Sen bize bakma yahu! Biraz değişiğiz biz. Güneş yahut ay tutulduğunda namaz kılarız. İsmail’i ve İbrahim’i anarak hayvan boğazlarız. Nerede bir kuyu görsek Yusuf’u, nerede bir balık görsek Yunus’u, nerede bir güzellik görsek Muhammed(s.av)’i getiririz hatırımıza. Adını duysak O(sav)’na ve ailesine ve ashabına selam ederiz. Çünkü selamlanmaya en çok layık olanın O(sav) olduğunu düşünürüz.
Sen bize bakma yahu! Biraz değişiğiz biz. Hem nasibimizde yoksa fazladan bir lokma dahi olsa yiyemeyeceğimizi biliriz hem o lokmayı hak etmek için çalışmak gerektiğini. Rezzak olanın, rızkı dağıtanın Allah olduğunu da biliriz, rızkımızın peşinde koşmanın en temel zaruretimiz olduğunu da.

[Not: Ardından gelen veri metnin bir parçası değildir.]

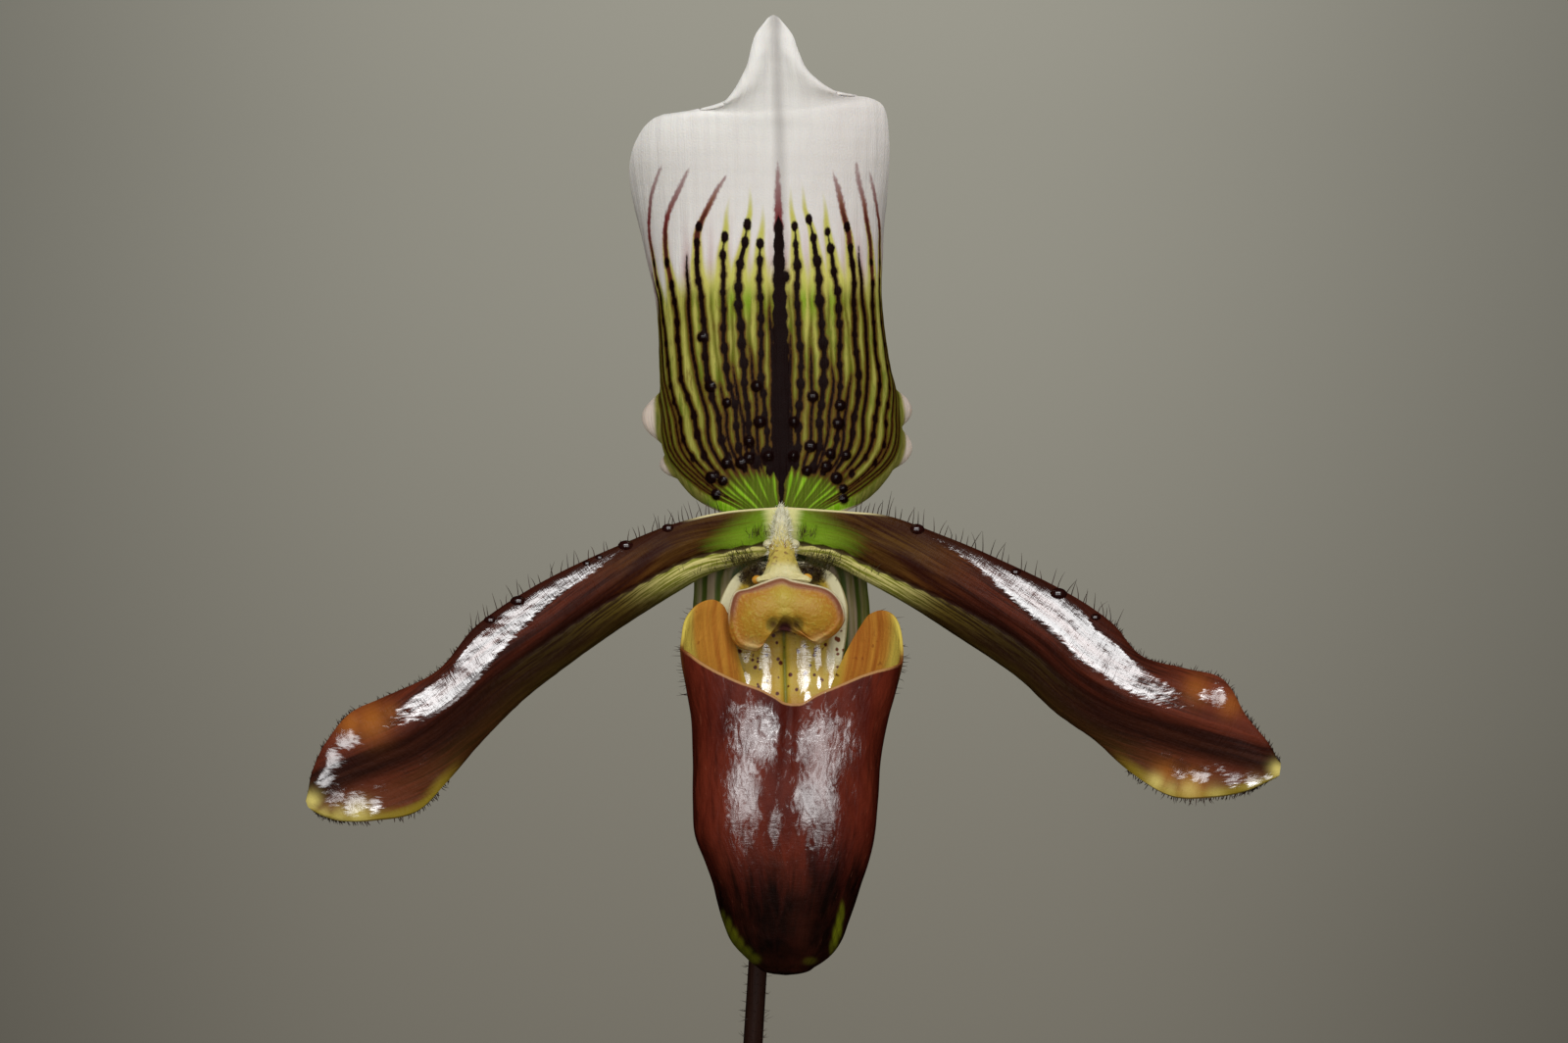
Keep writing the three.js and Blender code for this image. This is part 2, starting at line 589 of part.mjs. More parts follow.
// Each row: height, half width, half depth, and the section's middle in x and y.
const POUCH_SECTIONS = [
  [-48.6, 0.0, 0.0, 0.5, -18.2],
  [-48.4, 1.6, 1.5, 0.5, -18.2],
  [-47.6, 3.4, 3.2, 0.5, -18.1],
  [-46.5, 4.8, 4.5, 0.6, -18.0],
  [-44.8, 6.1, 5.8, 0.5, -17.9],
  [-42.6, 7.1, 6.9, 0.5, -17.7],
  [-40.3, 7.8, 7.7, 0.6, -17.5],
  [-38.1, 8.4, 8.4, 0.7, -17.3],
  [-35.8, 9.2, 9.1, 0.7, -17.0],
  [-32.5, 10.3, 9.9, 0.5, -16.5],
  [-29.0, 10.7, 10.3, 0.5, -16.1],
  [-24.0, 10.8, 10.2, 0.6, -15.6],
  [-19.0, 11.1, 9.7, 0.9, -15.1],
  [-15.7, 11.7, 9.3, 1.1, -14.8],
  [-12.5, 12.4, 9.0, 1.2, -14.5],
  [-9.0, 12.6, 8.8, 1.2, -14.3],
  [-6.0, 12.1, 8.4, 1.1, -14.1],
  [-4.0, 11.4, 8.0, 1.0, -14.0],
];
// The rim's height by angle from the front, the same on both sides.
const RIM_HEIGHTS = [
  [0, -17.6], [20, -17.0], [45, -15.1], [68, -13.5], [82, -12.2], [90, -9.6], [98, -7.2],
  [110, -6.1], [128, -5.8], [142, -6.7], [150, -9.2], [158, -13.0], [166, -14.4], [180, -14.8],
];

const sectionAt = (column, z) => readTable(POUCH_SECTIONS.map((row) => [row[0], row[column]]), z);

// A point of the pouch's skin, inset by the wall: angle 0 is the front, height 0 the toe and 1 the rim.
function pouchPoint(angle, height, inset) {
  const turn = THREE.MathUtils.euclideanModulo(THREE.MathUtils.radToDeg(angle) + 180, 360) - 180;
  const rightEarDrop = turn < 0 ? 1.2 * smooth(-turn, 82, 105) * (1 - smooth(-turn, 135, 160)) : 0;
  const rim = readTable(RIM_HEIGHTS, Math.abs(turn)) - rightEarDrop;
  const toe = POUCH_SECTIONS[0][0];
  const z = lerp(toe, rim, Math.pow(height, 1.5));
  const halfWidth = Math.max(sectionAt(1, z) - inset, 0);
  const halfDepth = Math.max(sectionAt(2, z) - inset, 0);
  return vec(
    sectionAt(3, z) - halfWidth * Math.sin(angle),
    sectionAt(4, z) - halfDepth * Math.cos(angle),
    z + inset * (1 - smooth(height, 0, 0.3)),
  );
}

// An open cup with an outer and an inner skin that meet at the rim.
function makeCup(skin, wall, sides, rows) {
  const points = [skin(0, 0, 0)];
  const triangles = [];
  const ringStart = (j) => 1 + (j - 1) * sides;
  for (let j = 1; j <= rows; j++) {
    for (let i = 0; i < sides; i++) points.push(skin((2 * Math.PI * i) / sides, j / rows, 0));
  }
  const innerStart = points.length;
  points.push(skin(0, 0, wall));
  const innerRing = (j) => innerStart + 1 + (j - 1) * sides;
  for (let j = 1; j <= rows; j++) {
    for (let i = 0; i < sides; i++) points.push(skin((2 * Math.PI * i) / sides, j / rows, wall));
  }
  for (let i = 0; i < sides; i++) {
    const next = (i + 1) % sides;
    triangles.push(0, ringStart(1) + i, ringStart(1) + next);
    triangles.push(innerStart, innerRing(1) + next, innerRing(1) + i);
    for (let j = 1; j < rows; j++) {
      const [a, b] = [ringStart(j), ringStart(j + 1)];
      triangles.push(a + i, b + next, a + next, a + i, b + i, b + next);
      const [c, d] = [innerRing(j), innerRing(j + 1)];
      triangles.push(c + i, c + next, d + next, c + i, d + next, d + i);
    }
    const [outer, inner] = [ringStart(rows), innerRing(rows)];
    triangles.push(outer + i, inner + next, outer + next, outer + i, inner + i, inner + next);
  }
  return closedGeometry(points, triangles);
}

const CLAW_ROWS = [
  [[-2.6, -1.6, -10], [0, 1.3, -1.5], [3.0, -1.6, -10]],
  [[-5.4, -3.2, -45], [0.1, 0.7, -3.8], [6.0, -3.0, -45]],
  [[-7.0, -6.4, -55], [0.2, -0.6, -6.8], [7.3, -6.0, -55]],
  [[-7.2, -10, -50], [0.3, -2.4, -10.4], [7.6, -9.6, -50]],
  [[-6.4, -14, -45], [0.4, -4.2, -14.2], [7.2, -14, -45]],
  [[-6.0, -18, -40], [0.5, -5.7, -18], [6.9, -18, -40]],
  [[-5.8, -21, -35], [0.5, -6.2, -21], [6.7, -21, -35]],
];

function makeLip() {
  const inFrame = (angle, height, inset) => pouchPoint(angle, height, inset).add(FLOWER_CENTRE);
  const pouch = toSolid(makeCup(inFrame, LIP_WALL, 32, 13));
  const claw = toSolid(sheet(inFlower(petalSurface(CLAW_ROWS)), LIP_WALL, 8, 9));
  return toGeometry(pouch.add(claw));
}
place("lip_pouch", makeLip(), lipMaroon);

// Column: the cream stalk in the flower's middle, with an anther on each side and the stigma, a small
// disc on a neck, under its tip.

function makeColumn() {
  const path = [
    vec(0, 1.4, 2.4),
    vec(0, -1.0, 2.1),
    vec(0, -3.0, 0.8),
    vec(0.1, -5.0, -1.1),
    vec(0.2, -6.8, -3.0),
    vec(0.3, -7.6, -3.7),
  ];
  const radii = [[0, 1.15], [0.2, 1.2], [0.45, 1.9], [0.7, 2.0], [1, 1.1]];
  const stalk = toSolid(
    taperedTube(path.map((p) => p.add(FLOWER_CENTRE)), (t) => readTable(radii, t), 12, 10),
  );
  const ball = (x, y, z, rx, ry, rz) => {
    const shape = new THREE.IcosahedronGeometry(1, 1).scale(rx, ry, rz).translate(x, y, z);
    return toSolid(shape.translate(FLOWER_CENTRE.x, FLOWER_CENTRE.y, FLOWER_CENTRE.z));
  };
  const anthers = [ball(-2.4, -4.6, -2.4, 1.3, 1.2, 1.6), ball(2.6, -4.6, -2.4, 1.3, 1.2, 1.6)];
  const neck = toSolid(
    taperedTube(
      [vec(0.2, -4.6, -2.0), vec(0.2, -5.2, -7.4)].map((p) => p.add(FLOWER_CENTRE)),
      () => 1.0,
      8,
      2,
    ),
  );
  const stigma = ball(0.2, -5.4, -7.4, 3.0, 2.0, 1.2);
  return toGeometry(wasm.Manifold.union([stalk, ...anthers, neck, stigma]));
}
place("column", makeColumn(), columnCream);

// Staminode: the shield in front of the column, kidney shaped, domed, and notched above and below.

const SHIELD_CENTRE = vec(0.6, -9.5, -7.0);
const SHIELD_OUTLINE = [
  [-0.1, -3.1], [-2.0, -3.7], [-3.8, -4.4], [-5.3, -4.9], [-5.9, -6.5], [-6.0, -8.2], [-5.7, -9.9],
  [-5.0, -10.9], [-3.8, -11.4], [-2.7, -11.5], [-2.1, -10.8], [-1.3, -9.7], [0, -9.2], [1.7, -9.6],
  [2.8, -10.1], [4.0, -10.8], [5.0, -10.3], [6.0, -9.7], [6.8, -8.8], [7.2, -7.7], [6.9, -6.3],
  [6.2, -5.2], [5.1, -4.4], [3.2, -3.9], [1.3, -3.5],
];

function makeShield() {
  const outline = new THREE.CatmullRomCurve3(
    SHIELD_OUTLINE.map(([x, z]) => vec(x, SHIELD_CENTRE.y, z)),
    true,
    "catmullrom",
    0.5,
  );
  const bulge = 1.5;
  const thickness = 0.9;
  const sides = 28;
  const rings = 4;
  const dome = (k, i, depth) => {
    const share = k / rings;
    const point = SHIELD_CENTRE.clone().lerp(outline.getPoint(i / sides), share);
    point.y += depth - bulge * (1 - share * share);
    return point.add(FLOWER_CENTRE);
  };
  const points = [];
  const triangles = [];
  for (const depth of [0, thickness]) {
    points.push(dome(0, 0, depth));
    for (let k = 1; k <= rings; k++) for (let i = 0; i < sides; i++) points.push(dome(k, i, depth));
  }
  const shift = 1 + rings * sides;
  for (let i = 0; i < sides; i++) {
    const next = (i + 1) % sides;
    triangles.push(0, 1 + i, 1 + next, shift, shift + 1 + next, shift + 1 + i);
    for (let k = 1; k < rings; k++) {
      const a = 1 + (k - 1) * sides;
      const b = a + sides;
      triangles.push(a + i, b + i, b + next, a + i, b + next, a + next);
      triangles.push(shift + a + i, shift + b + next, shift + b + i);
      triangles.push(shift + a + i, shift + a + next, shift + b + next);
    }
    const rim = 1 + (rings - 1) * sides;
    triangles.push(rim + i, shift + rim + i, shift + rim + next, rim + i, shift + rim + next, rim + next);
  }
  return closedGeometry(points, triangles);
}
place("staminode", makeShield(), shieldAmber);

export default plant;
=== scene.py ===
"""Looks for the potted slipper orchid: one section for each piece, from the pot up to the flower.

Metres, +Z up, the flower faces -Y. Tables and sizes are in millimetres and become metres where a mesh is
made. FLOWER is the front of the column, from which the flower's own tables are measured.
"""

import math

import bpy
import numpy as np
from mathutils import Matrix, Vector


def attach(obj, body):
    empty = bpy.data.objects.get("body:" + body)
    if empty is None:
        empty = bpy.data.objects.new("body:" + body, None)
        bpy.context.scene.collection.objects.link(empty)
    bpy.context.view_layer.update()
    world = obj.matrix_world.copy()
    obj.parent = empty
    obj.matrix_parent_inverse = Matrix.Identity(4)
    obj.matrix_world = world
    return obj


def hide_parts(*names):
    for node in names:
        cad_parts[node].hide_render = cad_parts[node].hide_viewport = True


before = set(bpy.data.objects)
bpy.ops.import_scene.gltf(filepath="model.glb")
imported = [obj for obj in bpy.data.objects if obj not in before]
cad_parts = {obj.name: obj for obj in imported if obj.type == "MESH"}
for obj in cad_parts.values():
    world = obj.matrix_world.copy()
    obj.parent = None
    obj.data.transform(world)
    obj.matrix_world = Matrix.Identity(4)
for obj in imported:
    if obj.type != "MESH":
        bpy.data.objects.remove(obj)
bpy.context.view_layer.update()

# Camera: level with the flower and straight in front of it, close enough that the pot and the leaves
# lie below the picture, as in the photograph.

MM = 0.001
FLOWER = np.array([8.0, -27.0, 330.0])
VIEW_CENTRE = FLOWER + (0.3, 0.0, 3.1)
VIEW_DISTANCE = 700.0
VIEW_WIDTH = 179.2
SENSOR_WIDTH = 36.0

lens = bpy.data.cameras.new("portrait_camera")
lens.sensor_width = SENSOR_WIDTH
lens.lens = SENSOR_WIDTH * VIEW_DISTANCE / VIEW_WIDTH
lens.clip_end = 20.0
camera = bpy.data.objects.new("portrait_camera", lens)
camera.location = (VIEW_CENTRE - (0.0, VIEW_DISTANCE, 0.0)) * MM
camera.rotation_euler = (math.radians(90), 0.0, 0.0)
bpy.context.scene.collection.objects.link(camera)
bpy.context.scene.camera = camera
bpy.context.scene.view_settings.view_transform = "Standard"

# Backdrop: a pale floor that sweeps up, far behind the plant, into a plain grey studio wall. Two soft
# boxes, one high in front and one just above the camera, light the flower, and a lamp lights the wall.

FLOOR_REACH = 2.75
SWEEP = 0.6
WALL_HEIGHT = 3.0
STAGE_HALF_WIDTH = 4.0


def srgb(red, green, blue):
    """A colour as seen on screen, 0 to 255 a channel, turned into the linear values that shaders take."""
    channels = [c / 255 for c in (red, green, blue)]
    linear = [c / 12.92 if c <= 0.04045 else ((c + 0.055) / 1.055) ** 2.4 for c in channels]
    return (*linear, 1.0)


class Mark:
    """A value or a colour that varies over a surface; sums and products of marks are shader nodes."""

    def __init__(self, socket):
        self.socket = socket

    def __add__(self, other):
        return maths("ADD", self, other)

    def __sub__(self, other):
        return maths("SUBTRACT", self, other)

    def __rsub__(self, other):
        return maths("SUBTRACT", other, self)

    def __mul__(self, other):
        return maths("MULTIPLY", self, other)

    def __abs__(self):
        return maths("ABSOLUTE", self)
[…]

Sen bize bakma yahu! Biraz değişiğiz biz. Gömleğimiz arkadan yırtıldığında şükrederiz, Allah nasip etmesin ama önden yırtılırsa ümitsizliğe de düşmeyiz, tövbe ipiyle dikeriz onu. Aklımızda hep aczimiz vardır amma isteriz ki gücümüz her yanlışı düzeltmeye yetsin, elimiz her mazluma değsin…
Sen bize bakma yahu! Biraz değişiğiz biz. Emekli maaşını biriktiren yaşlılarımız, haritada yerine bile gösteremediği bir Afrika ülkesinin hiç gitmeyeceği bir köyüne su kuyusu açtırır bizim. Üniversitede okuyan kızımız ayraç yapıp satarak Nepal’de, Pakistan’da, Moğolistan’da yetimhane inşa eder. Hayatını geyik edebiyatıyla heba ettiğini düşündüğün gencimiz bir bakmışsın tankın üzerine yürür de memleketi gavurdan, itten, uğursuzdan kurtarır.

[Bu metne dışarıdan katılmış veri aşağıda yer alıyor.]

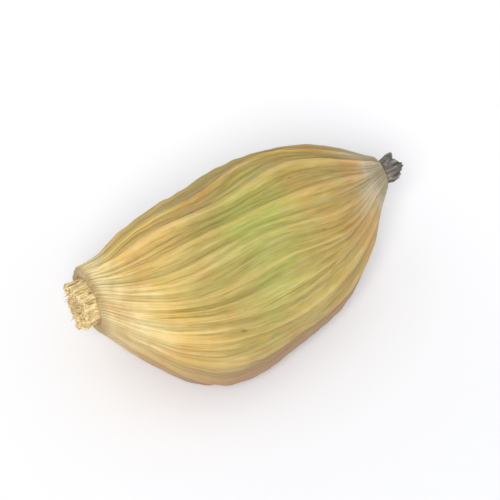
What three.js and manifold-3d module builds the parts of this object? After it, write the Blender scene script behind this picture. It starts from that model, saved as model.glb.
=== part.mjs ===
// A dried green cardamom pod, lying on its side: a three-cornered, ribbed seed capsule
// with the broken stub of its stalk at one end and the withered stub of its flower
// at the other. Millimetres, +Z up, +X from the stalk end to the flower end. The pod
// rests on a small flat spot at z = 0, and the origin is under the middle of the pod.
import * as THREE from "three";
import { mergeVertices } from "three/addons/utils/BufferGeometryUtils.js";
import Module from "manifold-3d";

const TURN = 2 * Math.PI;

// Driving dimensions of the husk
const HUSK_LENGTH = 13.7;
const BELLY_RADIUS = 3.86;
const COLLAR_RADIUS = 1.4;
const NECK_RADIUS = 0.78;

// The husk bows towards the front and down, most near the stalk end, and its neck lifts
const BOW_FORWARD = 1.27;
const BOW_DOWN = 0.3;
const NECK_LIFT = 0.3;
const NECK_FROM = 0.6;

// The outline: shares of the husk's length, with shares of the belly's radius and of the bow
const OUTLINE = [
  [0.0, COLLAR_RADIUS / BELLY_RADIUS, 0.0],
  [0.07, 0.56, 0.5],
  [0.15, 0.79, 0.84],
  [0.25, 0.945, 1.0],
  [0.37, 0.995, 0.92],
  [0.5, 1.0, 0.66],
  [0.63, 0.955, 0.48],
  [0.75, 0.82, 0.4],
  [0.86, 0.585, 0.28],
  [0.95, 0.335, 0.1],
  [1.0, NECK_RADIUS / BELLY_RADIUS, 0.0],
];

// Rounded corners run from end to end, with a shallow groove along each side between them.
// They fade over a share of the length at each end, and the whole husk is a little twisted.
const CORNERS = 3;
const CORNER_SWELL = 0.07;
const GROOVE_DEPTH = 0.12;
const GROOVE_WIDTH = 0.32;
const STALK_END_FADE = 0.2;
const FLOWER_END_FADE = 0.12;
const TOP_CORNER = TURN / 4;
const TWIST = 0.3;
const UNTWISTED_AT = 0.45;

// Raised ribs run from end to end, seven to each corner, the corner's own rib the tallest.
// The others differ in height, and in how soon they fade at the ends.
const RIBS = 21;
const RIB_HEIGHT = 0.13;
const RIB_SHARPNESS = 3;
const CORNER_RIB = 1.25;
const LOWEST_RIB = 0.65;
const RIB_VARIATION = 0.4;
const CORNER_RIB_FADE = 0.05;
const SHORTEST_FADE = 0.06;
const FADE_VARIATION = 0.12;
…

Sen bize bakma yahu! Biraz değişiğiz biz. Genizden çıkacak “-ha” harfi için geceler boyu zorlarız boğazımızı, “-ayn” çatlatmak için sıkarız. Biri azıcık güzel okusa Aşr-ı Şerif’i, gözlerimiz dolar, uzak yerlere dalar gideriz.

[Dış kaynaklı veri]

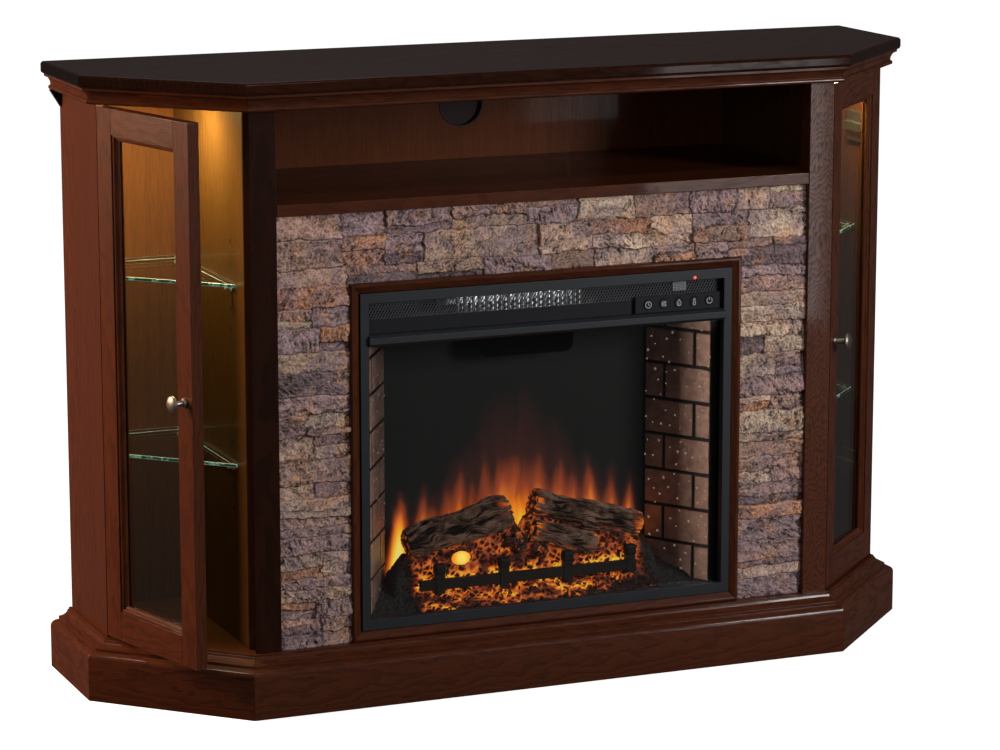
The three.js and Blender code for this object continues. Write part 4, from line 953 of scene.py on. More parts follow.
# %% [markdown]
# ## Hinges and shelf clips
# Concealed hinges have a cup sunk into the back of the door and an arm to the side panel. The arms are
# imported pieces; cups, screws and shelf clips are small, so they are spun here and ride with their door
# or the cabinet.

# %% Hinges and cups
CUP_PROFILE = [(0, -0.5), (17.5, -0.5), (17.5, 0.3), (16.6, 0.5), (13, 0.5), (12.4, 0.1), (0, 0.1)]
SCREW_PROFILE = [(0, -0.4), (3.6, -0.4), (3.6, 0.3), (2.6, 1.1), (0.9, 1.3), (0.8, 0.5), (0, 0.5)]
CUP_INSET = 22 * MM
SCREW_INSET = 31 * MM
SCREW_SPREAD = 24 * MM


def turned(profile, place, axis, sides):
    """A shell of (points, faces) from a profile in millimetres."""
    mesh = lathe("turned", in_metres(profile), place, axis, sides)
    return [tuple(v.co) for v in mesh.vertices], [tuple(face.vertices) for face in mesh.polygons]


for door in doors:
    shells = []
    for level in LEVELS:
        low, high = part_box(f"{door.side}_hinge_{level}")
        height = (low.z + high.z) / 2
        softened(f"{door.side}_hinge_{level}", "nickel", nickel, 0.6 * MM)
        back = door.thickness
        shells.append(turned(CUP_PROFILE, door.at(CUP_INSET, back, height), door.inward, 32))
        for way in (-1, 1):
            spot = door.at(SCREW_INSET, back, height + way * SCREW_SPREAD)
            shells.append(turned(SCREW_PROFILE, spot, door.inward, 16))
    cups = joined(f"{door.side}_hinge_cups", shells)
    settle(cups, f"{door.side}_door", "nickel", nickel)
print("each door has", len(LEVELS), "hinge cups")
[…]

Ve evet. İçimizdeki üç-beş beyinsizin yapıp ettikleri yüzünden bizi yargılamaya kalktığında kızmayız, köpürmeyiz sana. Sadece üzülürüz aslında. Rabbimiz’in önce bize, sonra o üç-beş beyinsize, sonra da sana hidayet, basiret, merhamet vermesi için dua ederiz.
Ve evet. Biz de senin gibi etten ve kandan yapılmış insanlarız. Hatamız çoktur, günahımız ziyadedir. Af dileriz. Hem kendimiz için, hem tekmil insanlık için.